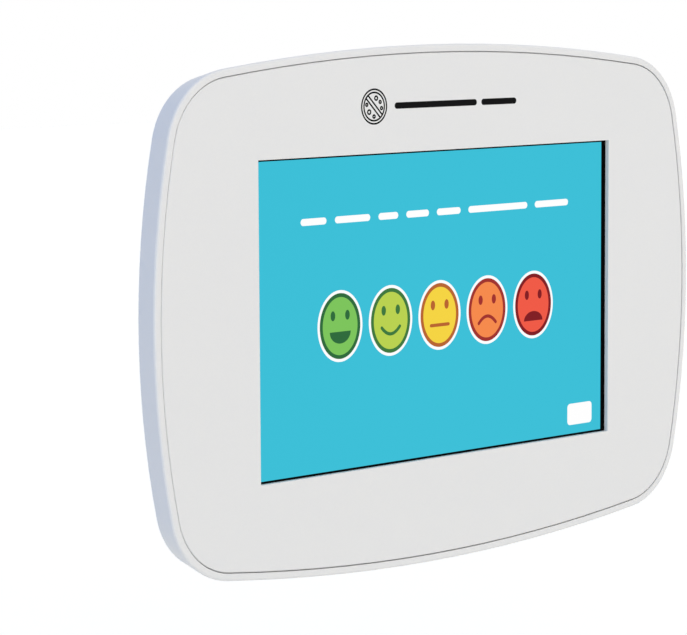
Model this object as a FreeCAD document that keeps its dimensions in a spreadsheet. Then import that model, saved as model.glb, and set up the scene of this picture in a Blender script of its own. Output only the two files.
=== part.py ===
import FreeCAD, Part
import math
import os

import Sketcher
from FreeCAD import Vector

# Touchscreen feedback terminal head.
# Lengths are in millimetres. +X is to the right seen from the front, +Z is up and
# the screen faces -Y. The origin is the centre of the stand's bolt pattern, on the
# back plane. A "level" is a distance in front of the back plane, so y = -level.

# Driving dimensions
SIZES = {
    # face: the outline is the middle of the seam between panel and rim
    "panel_width": 326.8,
    "panel_height": 223.6,
    "side_radius": 374.0,
    "crown_radius": 1013.0,
    "corner_radius": 31.6,
    "seam_gap": 0.45,
    "panel_thickness": 2.0,
    "panel_edge_break": 0.3,
    "tape_thickness": 0.2,
    "tape_inset": 1.6,
    "tape_width": 8.0,
    "window_width": 219.4,
    "window_height": 137.3,
    "gasket_lip": 1.5,
    "gasket_width": 6.0,
    # front housing
    "depth": 30.0,
    "side_depth": 14.2,
    "rim_flare": 3.45,
    "rear_flare": 0.3,
    "rim_land": 1.2,
    "rim_round": 1.0,
    "housing_wall": 2.6,
    "web_thickness": 2.4,
    "fence_length": 24.0,
    "fence_wall": 1.6,
    "fence_depth": 5.0,
    "fence_inset": 32.0,
    "post_radius": 4.0,
    "post_clearance": 8.5,
    "post_inset": 12.0,
    "hook_spacing": 45.0,
    "hook_width": 22.0,
    "hook_drop": 4.8,
    "hook_level": 19.2,
    "hook_thickness": 1.6,
    "hook_root": 0.9,
    # rear cover
    "cover_step": 1.0,
    "cover_inset": 18.3,
    "cover_wall": 2.6,
    "cover_round": 8.0,
    "skirt_wall": 1.6,
    "skirt_height": 3.0,
    "skirt_root": 0.6,
    "tongue_width": 20.0,
    "tongue_thickness": 1.6,
    "tongue_start": 14.0,
    "lip_rise": 2.1,
    "lip_thickness": 1.5,
    "loose_gap": 0.3,
    # stand mount
    "bolt_spacing": 75.0,
    "boss_radius": 6.0,
    "boss_height": 8.0,
    "boss_rib": 2.0,
    "boss_rib_height": 4.5,
    "insert_radius": 2.8,
    "insert_bore": 1.65,
    "insert_length": 8.0,
    "insert_fit": 0.02,
    # cable hole
    "cable_bore": 6.0,
    "grommet_neck": 9.4,
    "grommet_flange": 12.2,
    "grommet_flange_thickness": 1.2,
    "grommet_lip": 1.5,
    "grommet_lip_reach": 2.1,
    "grommet_lip_lead": 1.1,
    "hole_gap": 0.1,
    # vents
    "vent_width": 3.0,
    "vent_length": 24.0,
    "vent_pitch": 9.0,
    "vent_inset": 43.8,
    "vent_gap": 40.0,
    # how many slots stand in the upper row, and in each lower row
    "vent_count_high": 11,
    "vent_count_low": 5,
    # key lock
    "lock_inset": 35.8,
    "lock_boss": 15.5,
    "lock_boss_height": 2.4,
    "lock_barrel": 9.3,
    "lock_flange": 11.2,
    "lock_flange_thickness": 1.5,
    "lock_recess": 0.3,
    "lock_length": 12.0,
    "lock_nut_flats": 23.0,
    "lock_nut_height": 3.5,
    "plug_radius": 6.25,
    "plug_head": 7.4,
    "plug_head_thickness": 1.3,
    "plug_sink": 0.3,
    "plug_fit": 0.05,
    "key_slot_width": 1.8,
    "key_slot_height": 7.6,
    "key_slot_depth": 6.0,
    "cam_square": 7.4,
    "cam_thickness": 2.0,
    "cam_width": 12.0,
    "cam_hub": 8.0,
    "cam_reach": 21.0,
    "cam_play": 0.35,
    "cam_screw_radius": 2.0,
    "cam_screw_reach": 5.0,
    "cam_screw_head": 5.2,
    "cam_screw_head_height": 1.6,
    "screw_end_gap": 0.05,
    # moulded catch for the cam
    "catch_inset": 11.4,
    "catch_wall": 1.5,
    "catch_lip": 8.4,
    "catch_width": 20.0,
    # tray and its small parts
    "tray_edge": 7.0,
    "tray_margin": 51.8,
    "tray_sheet": 1.2,
    "tray_corner": 6.0,
    "tray_window_width": 190.0,
    "tray_window_height": 70.0,
    "tray_flange": 4.0,
    "tray_flange_inset": 22.5,
    "foam_thickness": 1.0,
    "foam_width": 24.0,
    "foam_height": 12.0,
    "foam_spread": 95.0,
    "screw_grip": 5.0,
    "screw_radius": 1.2,
    "screw_hole": 1.7,
    "screw_head": 2.8,
    "screw_head_height": 2.0,
    # tablet
    "tablet_width": 250.0,
    "tablet_height": 160.0,
    "tablet_corner": 8.0,
    "tablet_thickness": 8.6,
    "tablet_shift": -1.5,
    "tablet_gap": 0.4,
    "glass_thickness": 0.8,
    "display_width": 222.4,
    "display_height": 142.6,
    "display_thickness": 1.2,
    "backlight_thickness": 1.6,
    "backlight_edge": 0.4,
    "frame_plate": 0.8,
    "frame_wall": 2.0,
    "frame_fit": 0.1,
    "shell_wall": 1.2,
    "shell_floor": 1.0,
    "shell_edge": 1.8,
    "shell_drop": 0.2,
    "battery_width": 150.0,
    "battery_height": 92.0,
    "battery_thickness": 3.0,
    "board_thickness": 0.8,
    "can_height": 1.4,
    "can_width": 44.0,
    "can_rise": 28.0,
    "can_x": -58.0,
    "can_z": 50.0,
    "radio_can_width": 34.0,
    "radio_can_rise": 26.0,
    "radio_can_x": -10.0,
    "port_can_width": 20.0,
    "port_can_rise": 16.0,
    "port_can_x": 94.0,
    "battery_x": -9.0,
    "battery_z": -24.0,
    "speaker_width": 22.0,
    "speaker_height": 40.0,
    "speaker_left": -103.0,
    "speaker_right": 98.0,
    "speaker_z": -40.0,
    "antenna_width": 9.0,
    "antenna_height": 44.0,
    "antenna_thickness": 0.3,
    "antenna_left": -112.0,
    "antenna_left_z": 20.0,
    "antenna_right": 115.5,
    "antenna_right_z": -40.0,
    "camera_width": 6.0,
    "camera_height": 5.0,
    "camera_depth": 3.1,
    "flex_x": -60.0,
    "flex_z": 26.0,
    "flex_width": 30.0,
    "flex_thickness": 0.3,
    "board_top": 74.4,
    "board_low": 30.0,
    "board_leg_low": 6.0,
    "board_left": -100.0,
    "board_right": 114.0,
    "board_leg_left": 84.0,
    "board_screw_inset": 6.0,
    "board_screw_hole": 0.85,
    "board_screw_radius": 0.8,
    "board_screw_head": 1.6,
    "board_screw_head_height": 0.7,
    "switch_width": 4.4,
    "switch_depth": 1.7,
    "switch_height": 3.0,
    "switch_stroke": 0.4,
    "switch_reach_in": 1.4,
    "plunger_width": 1.8,
    "plunger_depth": 0.9,
    "key_protrusion": 0.6,
    "key_thickness": 2.0,
    "key_slot_gap": 0.2,
    "power_key_x": 60.0,
    "power_key_width": 9.6,
    "power_key_gap": 0.15,
    "power_key_travel": 0.3,
    "volume_key_x": 34.0,
    "volume_key_width": 19.6,
    "volume_key_gap": 0.25,
    "volume_key_stroke": 0.4,
    "volume_key_rest": 0.35,
    "key_flange": 1.2,
    "key_flange_thickness": 1.0,
    "key_round": 0.4,
    "port_width": 9.0,
    "port_thickness": 3.0,
    "port_length": 7.5,
    "port_z": 20.0,
    "port_sheet": 0.3,
    "port_tongue": 0.7,
}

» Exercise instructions
Using the data above, output each line exactly.

» The answer
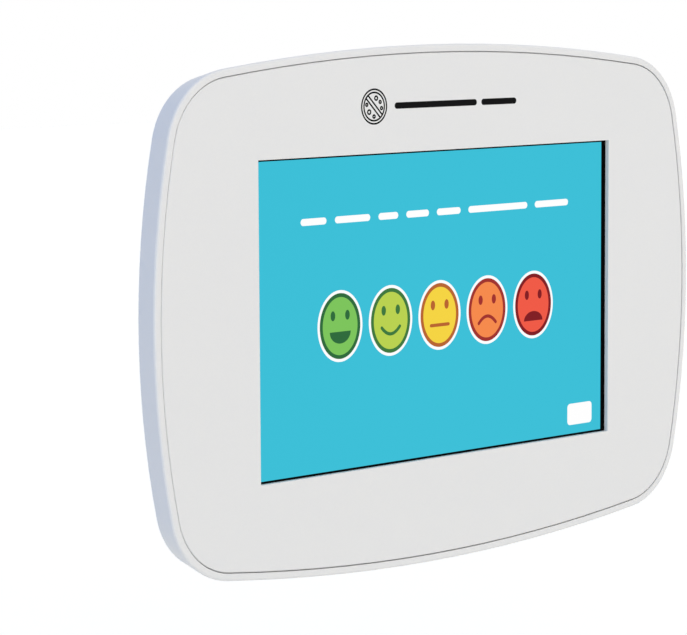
Model this object as a FreeCAD document that keeps its dimensions in a spreadsheet. Then import that model, saved as model.glb, and set up the scene of this picture in a Blender script of its own. Output only the two files.
=== part.py ===
import FreeCAD, Part
import math
import os

import Sketcher
from FreeCAD import Vector

# Touchscreen feedback terminal head.
# Lengths are in millimetres. +X is to the right seen from the front, +Z is up and
# the screen faces -Y. The origin is the centre of the stand's bolt pattern, on the
# back plane. A "level" is a distance in front of the back plane, so y = -level.

# Driving dimensions
SIZES = {
    # face: the outline is the middle of the seam between panel and rim
    "panel_width": 326.8,
    "panel_height": 223.6,
    "side_radius": 374.0,
    "crown_radius": 1013.0,
    "corner_radius": 31.6,
    "seam_gap": 0.45,
    "panel_thickness": 2.0,
    "panel_edge_break": 0.3,
    "tape_thickness": 0.2,
    "tape_inset": 1.6,
    "tape_width": 8.0,
    "window_width": 219.4,
    "window_height": 137.3,
    "gasket_lip": 1.5,
    "gasket_width": 6.0,
    # front housing
    "depth": 30.0,
    "side_depth": 14.2,
    "rim_flare": 3.45,
    "rear_flare": 0.3,
    "rim_land": 1.2,
    "rim_round": 1.0,
    "housing_wall": 2.6,
    "web_thickness": 2.4,
    "fence_length": 24.0,
    "fence_wall": 1.6,
    "fence_depth": 5.0,
    "fence_inset": 32.0,
    "post_radius": 4.0,
    "post_clearance": 8.5,
    "post_inset": 12.0,
    "hook_spacing": 45.0,
    "hook_width": 22.0,
    "hook_drop": 4.8,
    "hook_level": 19.2,
    "hook_thickness": 1.6,
    "hook_root": 0.9,
    # rear cover
    "cover_step": 1.0,
    "cover_inset": 18.3,
    "cover_wall": 2.6,
    "cover_round": 8.0,
    "skirt_wall": 1.6,
    "skirt_height": 3.0,
    "skirt_root": 0.6,
    "tongue_width": 20.0,
    "tongue_thickness": 1.6,
    "tongue_start": 14.0,
    "lip_rise": 2.1,
    "lip_thickness": 1.5,
    "loose_gap": 0.3,
    # stand mount
    "bolt_spacing": 75.0,
    "boss_radius": 6.0,
    "boss_height": 8.0,
    "boss_rib": 2.0,
    "boss_rib_height": 4.5,
    "insert_radius": 2.8,
    "insert_bore": 1.65,
    "insert_length": 8.0,
    "insert_fit": 0.02,
    # cable hole
    "cable_bore": 6.0,
    "grommet_neck": 9.4,
    "grommet_flange": 12.2,
    "grommet_flange_thickness": 1.2,
    "grommet_lip": 1.5,
    "grommet_lip_reach": 2.1,
    "grommet_lip_lead": 1.1,
    "hole_gap": 0.1,
    # vents
    "vent_width": 3.0,
    "vent_length": 24.0,
    "vent_pitch": 9.0,
    "vent_inset": 43.8,
    "vent_gap": 40.0,
    # how many slots stand in the upper row, and in each lower row
    "vent_count_high": 11,
    "vent_count_low": 5,
    # key lock
    "lock_inset": 35.8,
    "lock_boss": 15.5,
    "lock_boss_height": 2.4,
    "lock_barrel": 9.3,
    "lock_flange": 11.2,
    "lock_flange_thickness": 1.5,
    "lock_recess": 0.3,
    "lock_length": 12.0,
    "lock_nut_flats": 23.0,
    "lock_nut_height": 3.5,
    "plug_radius": 6.25,
    "plug_head": 7.4,
    "plug_head_thickness": 1.3,
    "plug_sink": 0.3,
    "plug_fit": 0.05,
    "key_slot_width": 1.8,
    "key_slot_height": 7.6,
    "key_slot_depth": 6.0,
    "cam_square": 7.4,
    "cam_thickness": 2.0,
    "cam_width": 12.0,
    "cam_hub": 8.0,
    "cam_reach": 21.0,
    "cam_play": 0.35,
    "cam_screw_radius": 2.0,
    "cam_screw_reach": 5.0,
    "cam_screw_head": 5.2,
    "cam_screw_head_height": 1.6,
    "screw_end_gap": 0.05,
    # moulded catch for the cam
    "catch_inset": 11.4,
    "catch_wall": 1.5,
    "catch_lip": 8.4,
    "catch_width": 20.0,
    # tray and its small parts
    "tray_edge": 7.0,
    "tray_margin": 51.8,
    "tray_sheet": 1.2,
    "tray_corner": 6.0,
    "tray_window_width": 190.0,
    "tray_window_height": 70.0,
    "tray_flange": 4.0,
    "tray_flange_inset": 22.5,
    "foam_thickness": 1.0,
    "foam_width": 24.0,
    "foam_height": 12.0,
    "foam_spread": 95.0,
    "screw_grip": 5.0,
    "screw_radius": 1.2,
    "screw_hole": 1.7,
    "screw_head": 2.8,
    "screw_head_height": 2.0,
    # tablet
    "tablet_width": 250.0,
    "tablet_height": 160.0,
    "tablet_corner": 8.0,
    "tablet_thickness": 8.6,
    "tablet_shift": -1.5,
    "tablet_gap": 0.4,
    "glass_thickness": 0.8,
    "display_width": 222.4,
    "display_height": 142.6,
    "display_thickness": 1.2,
    "backlight_thickness": 1.6,
    "backlight_edge": 0.4,
    "frame_plate": 0.8,
    "frame_wall": 2.0,
    "frame_fit": 0.1,
    "shell_wall": 1.2,
    "shell_floor": 1.0,
    "shell_edge": 1.8,
    "shell_drop": 0.2,
    "battery_width": 150.0,
    "battery_height": 92.0,
    "battery_thickness": 3.0,
    "board_thickness": 0.8,
    "can_height": 1.4,
    "can_width": 44.0,
    "can_rise": 28.0,
    "can_x": -58.0,
    "can_z": 50.0,
    "radio_can_width": 34.0,
    "radio_can_rise": 26.0,
    "radio_can_x": -10.0,
    "port_can_width": 20.0,
    "port_can_rise": 16.0,
    "port_can_x": 94.0,
    "battery_x": -9.0,
    "battery_z": -24.0,
    "speaker_width": 22.0,
    "speaker_height": 40.0,
    "speaker_left": -103.0,
    "speaker_right": 98.0,
    "speaker_z": -40.0,
    "antenna_width": 9.0,
    "antenna_height": 44.0,
    "antenna_thickness": 0.3,
    "antenna_left": -112.0,
    "antenna_left_z": 20.0,
    "antenna_right": 115.5,
    "antenna_right_z": -40.0,
    "camera_width": 6.0,
    "camera_height": 5.0,
    "camera_depth": 3.1,
    "flex_x": -60.0,
    "flex_z": 26.0,
    "flex_width": 30.0,
    "flex_thickness": 0.3,
    "board_top": 74.4,
    "board_low": 30.0,
    "board_leg_low": 6.0,
    "board_left": -100.0,
    "board_right": 114.0,
    "board_leg_left": 84.0,
    "board_screw_inset": 6.0,
    "board_screw_hole": 0.85,
    "board_screw_radius": 0.8,
    "board_screw_head": 1.6,
    "board_screw_head_height": 0.7,
    "switch_width": 4.4,
    "switch_depth": 1.7,
    "switch_height": 3.0,
    "switch_stroke": 0.4,
    "switch_reach_in": 1.4,
    "plunger_width": 1.8,
    "plunger_depth": 0.9,
    "key_protrusion": 0.6,
    "key_thickness": 2.0,
    "key_slot_gap": 0.2,
    "power_key_x": 60.0,
    "power_key_width": 9.6,
    "power_key_gap": 0.15,
    "power_key_travel": 0.3,
    "volume_key_x": 34.0,
    "volume_key_width": 19.6,
    "volume_key_gap": 0.25,
    "volume_key_stroke": 0.4,
    "volume_key_rest": 0.35,
    "key_flange": 1.2,
    "key_flange_thickness": 1.0,
    "key_round": 0.4,
    "port_width": 9.0,
    "port_thickness": 3.0,
    "port_length": 7.5,
    "port_z": 20.0,
    "port_sheet": 0.3,
    "port_tongue": 0.7,
}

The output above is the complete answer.